Alzheimer's starts gradually in most cases. Initially, a person may forget recent events or have problems doing everyday things. In more advances stages there can also be:
* mental confusion
* poor judgment
* behavioral changes
* problems communicating
Although memory lapses can become more frequent as we get older, they are not by themselves a sign of Alzheimer's.
Ruling out other conditions
If a loved one starts to show signs of impaired mental functioning or dementia, it's important to seek medical help. Remember too, that while Alzheimer's is the leading cause of dementia in seniors, other conditions can result in similar symptoms.
For example, a variety of brain disorders can lead to impaired thinking. Depression can also cause symptoms of dementia in older people. Hypothyroidism, vitamin B12 deficiency, hydrocephalus, cerebral vasculitis, neurosyphilis, AIDS and stroke can also cause dementia, as can alcohol and some medications.
Because of this, a diagnosis of Alzheimer's is usually made by ruling out these other causes first, then following up with lab or psychiatric exams. At specialized centers, doctors can diagnose AD correctly up to 90 percent of the time, according to the ADEAR Center. The there are several tools that can diagnose "probable" AD:
* A complete medical history including information about the person's general health, past medical problems, and any difficulties the person has carrying out daily activities.
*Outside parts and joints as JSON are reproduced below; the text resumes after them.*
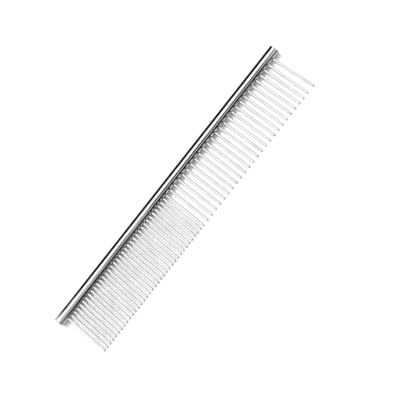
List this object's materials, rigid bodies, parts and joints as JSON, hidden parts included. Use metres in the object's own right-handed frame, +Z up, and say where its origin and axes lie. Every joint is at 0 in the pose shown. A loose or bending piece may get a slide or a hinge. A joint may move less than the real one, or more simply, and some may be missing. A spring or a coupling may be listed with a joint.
{
  "type": "steel grooming comb",
  "caption": "Straight steel pet grooming comb: a round bright-plated spine bar with a row of round-tipped wire teeth, close together in one half and wider apart in the other.",
  "frame": {"origin": "on the surface that the comb lies on, at the middle of its length and depth", "axes": "+X along the spine towards the coarse teeth, -Y the way the teeth point, +Z up from the surface that the comb lies on"},
  "size_m": [0.19, 0.034, 0.006],
  "materials": {
    "spine_plating": "mirror-bright plating over a round steel bar, with fine polishing lines along it",
    "tooth_steel": "bright polished steel wire, a little softer than the spine, with rounded tips"
  },
  "bodies": {
    "root": {"spine_bar": "spine_plating", "fine_tooth_pair_01": "tooth_steel", "fine_tooth_pair_02": "tooth_steel", "fine_tooth_pair_03": "tooth_steel", "fine_tooth_pair_04": "tooth_steel", "fine_tooth_pair_05": "tooth_steel", "fine_tooth_pair_06": "tooth_steel", "fine_tooth_pair_07": "tooth_steel", "fine_tooth_pair_08": "tooth_steel", "fine_tooth_pair_09": "tooth_steel", "fine_tooth_pair_10": "tooth_steel", "fine_tooth_pair_11": "tooth_steel", "fine_tooth_pair_12": "tooth_steel", "fine_tooth_pair_13": "tooth_steel", "fine_tooth_pair_14": "tooth_steel", "fine_tooth_pair_15": "tooth_steel", "fine_tooth_pair_16": "tooth_steel", "fine_tooth_pair_17": "tooth_steel", "fine_tooth_pair_18": "tooth_steel", "coarse_tooth_01": "tooth_steel", "coarse_tooth_02": "tooth_steel", "coarse_tooth_03": "tooth_steel", "coarse_tooth_04": "tooth_steel", "coarse_tooth_05": "tooth_steel", "coarse_tooth_06": "tooth_steel", "coarse_tooth_07": "tooth_steel", "coarse_tooth_08": "tooth_steel", "coarse_tooth_09": "tooth_steel", "coarse_tooth_10": "tooth_steel", "coarse_tooth_11": "tooth_steel", "coarse_tooth_12": "tooth_steel", "coarse_tooth_13": "tooth_steel", "coarse_tooth_14": "tooth_steel", "coarse_tooth_15": "tooth_steel", "coarse_tooth_16": "tooth_steel", "coarse_tooth_17": "tooth_steel", "coarse_tooth_18": "tooth_steel", "coarse_tooth_19": "tooth_steel", "coarse_tooth_20": "tooth_steel", "coarse_tooth_21": "tooth_steel", "coarse_tooth_22": "tooth_steel", "coarse_tooth_23": "tooth_steel", "coarse_tooth_24": "tooth_steel", "coarse_tooth_25": "tooth_steel", "coarse_tooth_26": "tooth_steel"}
  },
  "joints": []
}
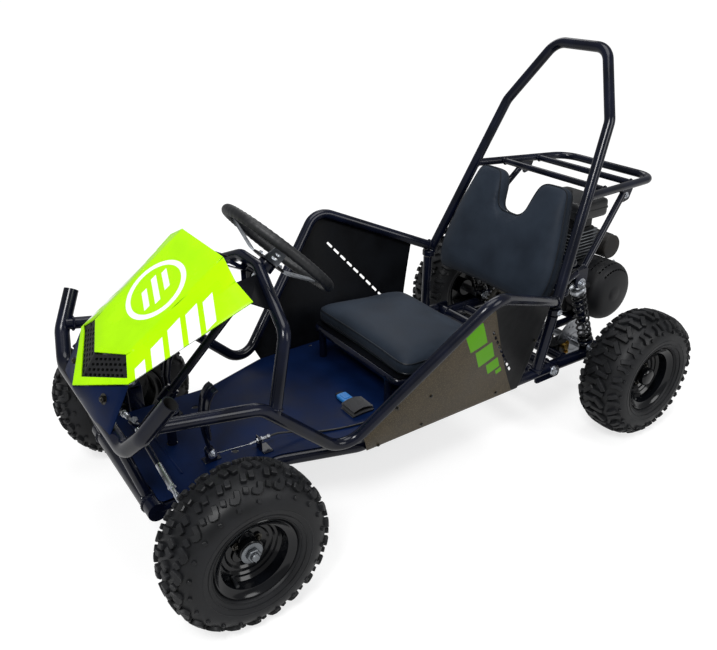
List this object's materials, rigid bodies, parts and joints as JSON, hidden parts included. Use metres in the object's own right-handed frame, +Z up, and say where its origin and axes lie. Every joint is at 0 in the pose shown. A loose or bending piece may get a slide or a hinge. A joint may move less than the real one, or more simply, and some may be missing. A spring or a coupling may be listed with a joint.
{
  "type": "off road go kart",
  "caption": "Single-seat off-road go kart: tubular frame and roll hoop, angular hood, padded seat, knobbly tyres, rear engine on a sprung swing arm.",
  "frame": {"origin": "on the ground under the middle of the kart's own box", "axes": "+Z up, the nose points along -Y, and the driver's left side is +X"},
  "size_m": [0.871, 1.6343, 1.009],
  "materials": {
    "black_frame_paint": "gloss powder coat",
    "black_rim_paint": "gloss",
    "navy_paint": "satin",
    "panel_finish": "satin",
    "hood_plastic": "gloss",
    "black_plastic": "matte",
    "bare_steel": "brushed",
    "seat_vinyl": "matte",
    "tyre_rubber": "matte",
    "zinc_plate": "satin",
    "cast_metal": "cast",
    "spring_paint": "gloss",
    "webbing": "woven",
    "buckle_plastic": "gloss"
  },
  "bodies": {
    "chassis": {"main_frame": "black_frame_paint", "front_bumper": "black_frame_paint", "side_rail_left": "black_frame_paint", "side_rail_right": "black_frame_paint", "roll_hoop": "black_frame_paint", "steering_hoop": "black_frame_paint", "rear_rack": "black_frame_paint", "front_plate": "navy_paint", "floor_pan": "navy_paint", "side_panel_left": "panel_finish", "side_panel_right": "panel_finish", "hood": "hood_plastic", "hood_vent": "black_plastic", "column_bracket": "black_frame_paint", "seat_frame": "bare_steel", "seat_cushion": "seat_vinyl", "seat_backrest": "seat_vinyl", "seat_back_frame": "black_frame_paint", "pedal_bracket_left": "black_frame_paint", "pedal_bracket_right": "black_frame_paint", "belt_pad": "webbing", "belt_buckle": "buckle_plastic"},
    "steering": {"steering_wheel": "black_plastic", "steering_column": "black_frame_paint"},
    "knuckle_left": {"knuckle_left": "black_frame_paint"},
    "tie_rod_left": {"tie_rod_left": "zinc_plate"},
    "front_wheel_left": {"rim_front_left": "black_rim_paint", "tyre_front_left": "tyre_rubber"},
    "knuckle_right": {"knuckle_right": "black_frame_paint"},
    "tie_rod_right": {"tie_rod_right": "zinc_plate"},
    "front_wheel_right": {"rim_front_right": "black_rim_paint", "tyre_front_right": "tyre_rubber"},
    "brake_pedal": {"brake_pedal": "black_plastic"},
    "throttle_pedal": {"throttle_pedal": "black_plastic"},
    "swing": {"swing_arm": "black_frame_paint", "brake_caliper": "cast_metal", "engine_block": "cast_metal", "recoil_starter": "black_plastic", "fuel_tank": "black_plastic", "muffler": "cast_metal", "air_cleaner": "black_plastic", "drive_chain": "bare_steel"},
    "rear_axle": {"rear_axle": "bare_steel", "rim_rear_left": "black_rim_paint", "tyre_rear_left": "tyre_rubber", "hub_cap_rear_left": "black_plastic", "rim_rear_right": "black_rim_paint", "tyre_rear_right": "tyre_rubber", "hub_cap_rear_right": "black_plastic", "axle_sprocket": "bare_steel", "brake_disc": "bare_steel"},
    "clutch": {"clutch": "cast_metal"},
    "shock_body_left": {"shock_body_left": "zinc_plate", "shock_spring_left": "spring_paint"},
    "shock_rod_left": {"shock_rod_left": "bare_steel"},
    "shock_body_right": {"shock_body_right": "zinc_plate", "shock_spring_right": "spring_paint"},
    "shock_rod_right": {"shock_rod_right": "bare_steel"}
  },
  "joints": [
    {"name": "steering", "type": "hinge", "parent": "chassis", "child": "steering", "pos_m": [0, -0.3255, 0.622], "axis": [0, 0.7254, 0.6884], "range_deg": [-55, 55]},
    {"name": "steer_left", "type": "hinge", "parent": "chassis", "child": "knuckle_left", "pos_m": [0.273, -0.6265, 0.1775], "axis": [0, 0, 1], "range_deg": [-22, 22]},
    {"name": "tie_left", "type": "hinge", "parent": "knuckle_left", "child": "tie_rod_left", "pos_m": [0.264, -0.7065, 0.2398], "axis": [0, 0, 1], "range_deg": [-22, 22]},
    {"name": "roll_front_left", "type": "hinge", "parent": "knuckle_left", "child": "front_wheel_left", "pos_m": [0.3555, -0.6265, 0.1775], "axis": [1, 0, 0], "continuous": true},
    {"name": "steer_right", "type": "hinge", "parent": "chassis", "child": "knuckle_right", "pos_m": [-0.273, -0.6265, 0.1775], "axis": [0, 0, 1], "range_deg": [-22, 22]},
    {"name": "tie_right", "type": "hinge", "parent": "knuckle_right", "child": "tie_rod_right", "pos_m": [-0.264, -0.7065, 0.2398], "axis": [0, 0, 1], "range_deg": [-22, 22]},
    {"name": "roll_front_right", "type": "hinge", "parent": "knuckle_right", "child": "front_wheel_right", "pos_m": [-0.3555, -0.6265, 0.1775], "axis": [1, 0, 0], "continuous": true},
    {"name": "brake", "type": "hinge", "parent": "chassis", "child": "brake_pedal", "pos_m": [0.108, -0.5795, 0.2313], "axis": [1, 0, 0], "range_deg": [0, 18], "stiffness_Nm_per_rad": 2.5, "springref_deg": -14.32},
    {"name": "throttle", "type": "hinge", "parent": "chassis", "child": "throttle_pedal", "pos_m": [-0.108, -0.5795, 0.2313], "axis": [1, 0, 0], "range_deg": [0, 18], "stiffness_Nm_per_rad": 2.5, "springref_deg": -14.32},
    {"name": "swing", "type": "hinge", "parent": "chassis", "child": "swing", "pos_m": [0, 0.3855, 0.182], "axis": [1, 0, 0], "range_deg": [-4, 5], "stiffness_Nm_per_rad": 1400, "springref_deg": -2.29},
    {"name": "axle_spin", "type": "hinge", "parent": "swing", "child": "rear_axle", "pos_m": [0, 0.5735, 0.1775], "axis": [1, 0, 0], "continuous": true},
    {"name": "clutch_spin", "type": "hinge", "parent": "swing", "child": "clutch", "pos_m": [-0.15, 0.6775, 0.318], "axis": [1, 0, 0], "continuous": true},
    {"name": "shock_tilt_left", "type": "hinge", "parent": "chassis", "child": "shock_body_left", "pos_m": [0.218, 0.4575, 0.424], "axis": [1, 0, 0], "range_deg": [-1, 1]},
    {"name": "shock_stroke_left", "type": "slide", "parent": "shock_body_left", "child": "shock_rod_left", "axis": [0, 0.3521, -0.936], "range_m": [-0.015, 0.012], "deforming": ["shock_spring_left"]},
    {"name": "shock_tilt_right", "type": "hinge", "parent": "chassis", "child": "shock_body_right", "pos_m": [-0.218, 0.4575, 0.424], "axis": [1, 0, 0], "range_deg": [-1, 1]},
    {"name": "shock_stroke_right", "type": "slide", "parent": "shock_body_right", "child": "shock_rod_right", "axis": [0, 0.3521, -0.936], "range_m": [-0.015, 0.012], "deforming": ["shock_spring_right"]}
  ],
  "couplings": [
    {"joint": "steer_left", "follows": "steering", "ratio": 0.375},
    {"joint": "steer_right", "follows": "steering", "ratio": 0.375},
    {"joint": "tie_left", "follows": "steering", "ratio": -0.375},
    {"joint": "tie_right", "follows": "steering", "ratio": -0.375},
    {"joint": "clutch_spin", "follows": "axle_spin", "ratio": 3.7273},
    {"joint": "shock_tilt_left", "follows": "swing", "ratio": 0.128},
    {"joint": "shock_stroke_left", "follows": "swing", "m_per_rad": -0.1528},
    {"joint": "shock_tilt_right", "follows": "swing", "ratio": 0.128},
    {"joint": "shock_stroke_right", "follows": "swing", "m_per_rad": -0.1528}
  ]
}
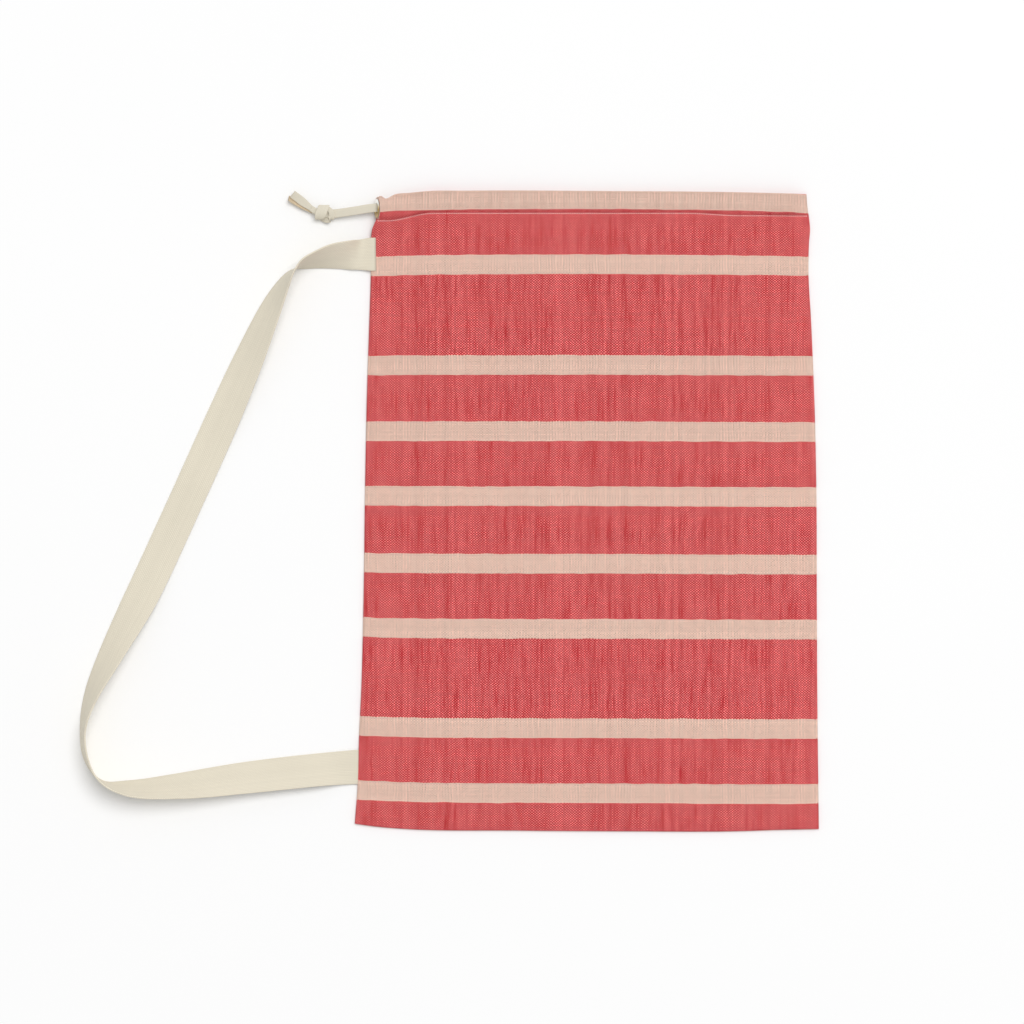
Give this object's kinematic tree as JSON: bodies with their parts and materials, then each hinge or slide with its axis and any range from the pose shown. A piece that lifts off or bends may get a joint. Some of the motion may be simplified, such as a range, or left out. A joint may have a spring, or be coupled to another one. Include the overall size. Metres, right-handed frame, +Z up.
{
  "type": "laundry bag",
  "caption": "Flat striped cotton laundry bag with a webbing shoulder strap sewn to one side and a flat drawstring that closes its mouth through a brass eyelet.",
  "frame": {"origin": "on the surface the bag rests on, under the middle of the whole object with its strap laid out", "axes": "+Z up out of the bag's front, +Y from the bottom seam to the mouth, +X from the strap's side to the plain side"},
  "size_m": [0.8196, 0.7122, 0.0381],
  "materials": {
    "cloth": "plain weave cotton, washed red with pale bands in groups of five",
    "webbing": "natural cotton webbing",
    "tape": "natural flat cotton tape",
    "thread": "pale sewing thread",
    "brass": "polished, lightly aged"
  },
  "bodies": {
    "bag": {"front_panel": "cloth", "back_panel": "cloth", "front_casing_hem": "cloth", "back_casing_hem": "cloth", "casing_end_wall": "cloth", "eyelet_barrel": "brass", "eyelet_washer": "brass", "drawstring_loop": "tape", "strap_tab_top": "webbing", "strap_tab_bottom": "webbing", "left_seam_stitching": "thread", "right_seam_stitching": "thread", "bottom_seam_stitching": "thread", "front_casing_stitching": "thread", "back_casing_stitching": "thread"},
    "strap": {"shoulder_strap": "webbing"},
    "drawstring": {"drawstring_upper_strand": "tape", "drawstring_lower_strand": "tape", "drawstring_knot": "tape", "drawstring_upper_tail": "tape", "drawstring_lower_tail": "tape"}
  },
  "joints": [
    {"name": "strap_swing", "type": "hinge", "parent": "bag", "child": "strap", "pos_m": [-0.0958, 0, 0.00195], "axis": [0.0302, 0.9995, 0], "range_deg": [0, 92]},
    {"name": "drawstring_pull", "type": "slide", "parent": "bag", "child": "drawstring", "axis": [-1, 0, 0], "range_m": [0, 0.3]}
  ]
}
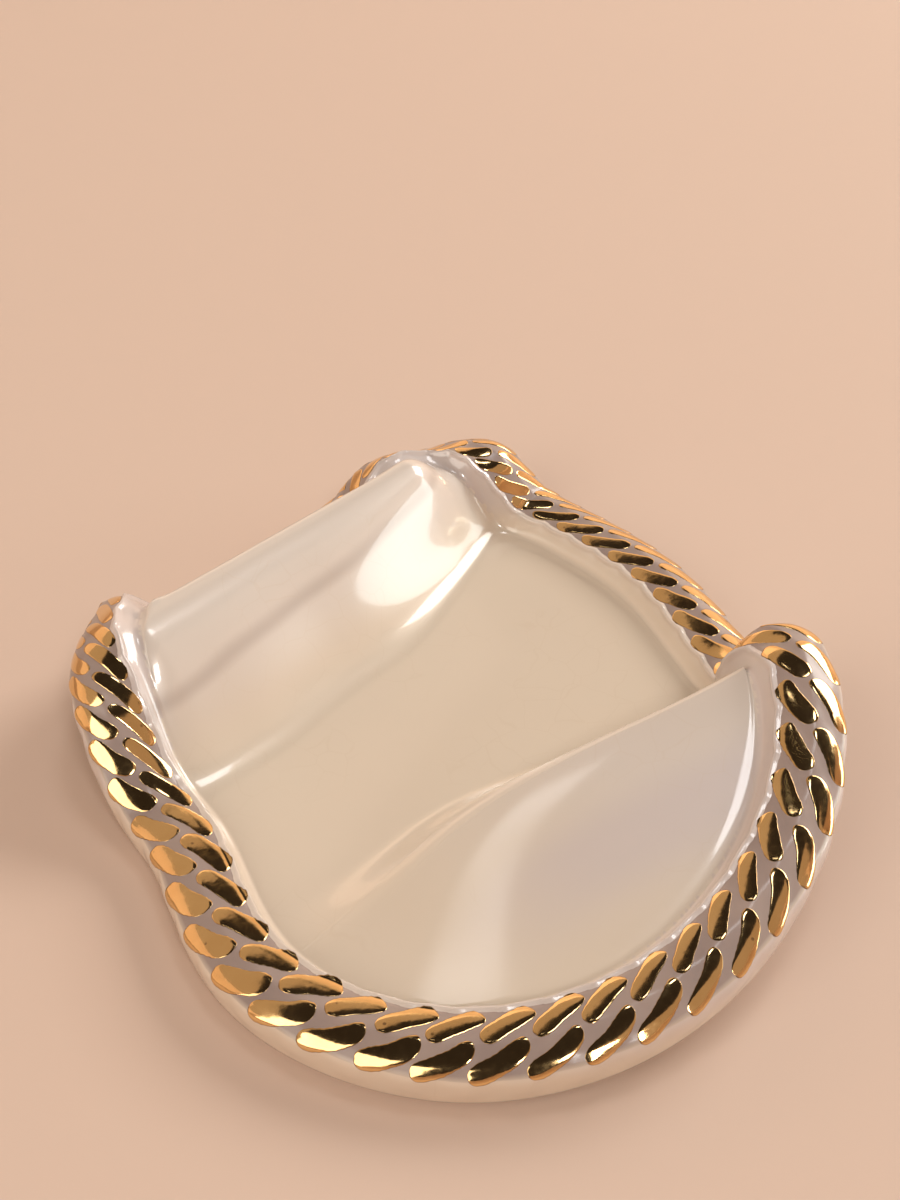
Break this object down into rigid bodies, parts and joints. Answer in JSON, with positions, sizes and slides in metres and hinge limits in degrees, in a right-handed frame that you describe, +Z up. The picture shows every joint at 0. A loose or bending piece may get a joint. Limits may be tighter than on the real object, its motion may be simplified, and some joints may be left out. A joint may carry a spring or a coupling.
{
  "type": "jewelry tray",
  "caption": "Free-form glazed ceramic jewelry tray: a wavy draped dish with a flat valley between raised ridges and a gilded curb-chain relief around the rim.",
  "frame": {"origin": "on the flat underside of the valley between the ridges, where the tray rests, at the middle of the dish", "axes": "+X runs along the ridges and the valley between them, +Y across them towards the far ridge, +Z up out of the dish"},
  "size_m": [0.1347, 0.1413, 0.028],
  "materials": {
    "pearl_glaze": "glossy ivory glaze with a pearl sheen and fine crazing",
    "lilac_glaze": "glossy lilac-grey glaze",
    "gold_lustre": "mirror-bright gold lustre film fired over glazed relief"
  },
  "bodies": {
    "root": {"tray_slab": "pearl_glaze", "rim_strip_front": "lilac_glaze", "rim_strip_back": "lilac_glaze", "chain_link_01": "gold_lustre", "chain_link_02": "gold_lustre", "chain_link_03": "gold_lustre", "chain_link_04": "gold_lustre", "chain_link_05": "gold_lustre", "chain_link_06": "gold_lustre", "chain_link_07": "gold_lustre", "chain_link_08": "gold_lustre", "chain_link_09": "gold_lustre", "chain_link_10": "gold_lustre", "chain_link_11": "gold_lustre", "chain_link_12": "gold_lustre", "chain_link_13": "gold_lustre", "chain_link_14": "gold_lustre", "chain_link_15": "gold_lustre", "chain_link_16": "gold_lustre", "chain_link_17": "gold_lustre", "chain_link_18": "gold_lustre", "chain_link_19": "gold_lustre", "chain_link_20": "gold_lustre", "chain_link_21": "gold_lustre", "chain_link_22": "gold_lustre", "chain_link_23": "gold_lustre", "chain_link_24": "gold_lustre", "chain_link_25": "gold_lustre", "chain_link_26": "gold_lustre", "chain_link_27": "gold_lustre", "chain_link_28": "gold_lustre", "chain_link_29": "gold_lustre", "chain_link_30": "gold_lustre", "chain_link_31": "gold_lustre", "chain_link_32": "gold_lustre", "chain_link_33": "gold_lustre", "chain_link_34": "gold_lustre", "chain_link_35": "gold_lustre", "chain_link_36": "gold_lustre", "chain_link_37": "gold_lustre", "chain_link_38": "gold_lustre", "chain_link_39": "gold_lustre", "chain_link_40": "gold_lustre", "chain_link_41": "gold_lustre", "chain_link_42": "gold_lustre", "chain_link_43": "gold_lustre", "chain_link_44": "gold_lustre", "chain_link_45": "gold_lustre", "chain_link_46": "gold_lustre", "chain_link_47": "gold_lustre", "chain_link_48": "gold_lustre", "chain_link_49": "gold_lustre", "chain_link_50": "gold_lustre", "chain_link_51": "gold_lustre", "chain_link_52": "gold_lustre", "chain_link_53": "gold_lustre", "chain_link_54": "gold_lustre", "chain_link_55": "gold_lustre", "chain_link_56": "gold_lustre", "chain_link_57": "gold_lustre"}
  },
  "joints": []
}
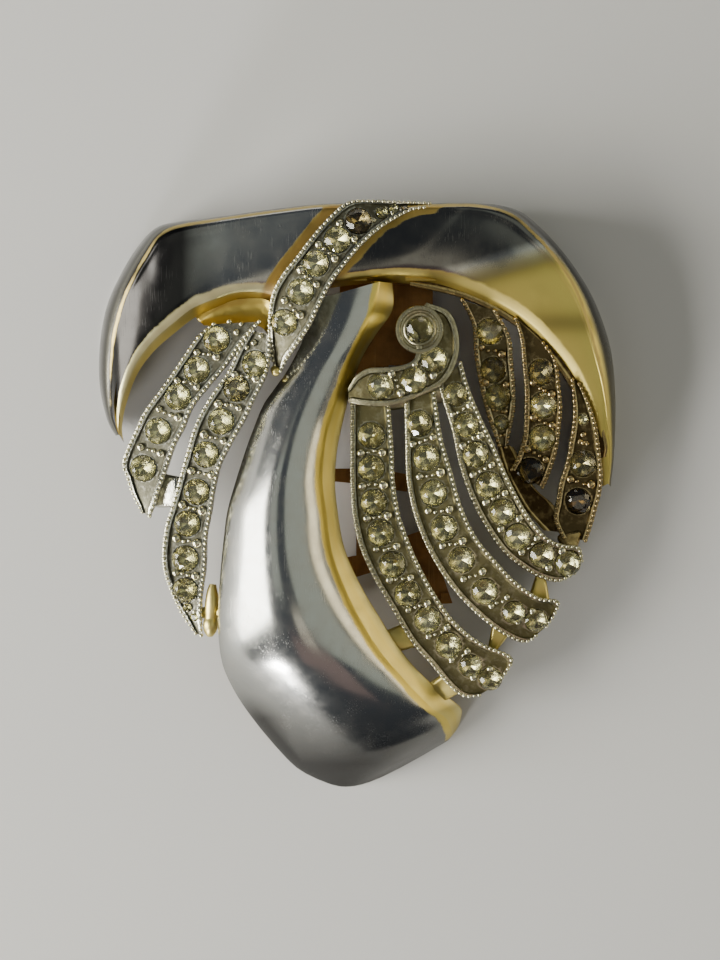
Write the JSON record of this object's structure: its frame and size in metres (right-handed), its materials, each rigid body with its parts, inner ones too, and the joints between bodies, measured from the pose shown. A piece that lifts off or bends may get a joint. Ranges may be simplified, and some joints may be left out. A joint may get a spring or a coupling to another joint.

* Medical tests such as tests of blood, urine or spinal fluid help the doctor find other possible diseases causing the symptoms.
* Neuropsychological tests measure memory, problem solving, attention, counting and language.
* Brain scans allow the doctor to look at a picture of the brain to see if anything does not look normal.
Information from the medical history and test results help the doctor rule out other possible causes of the person's symptoms.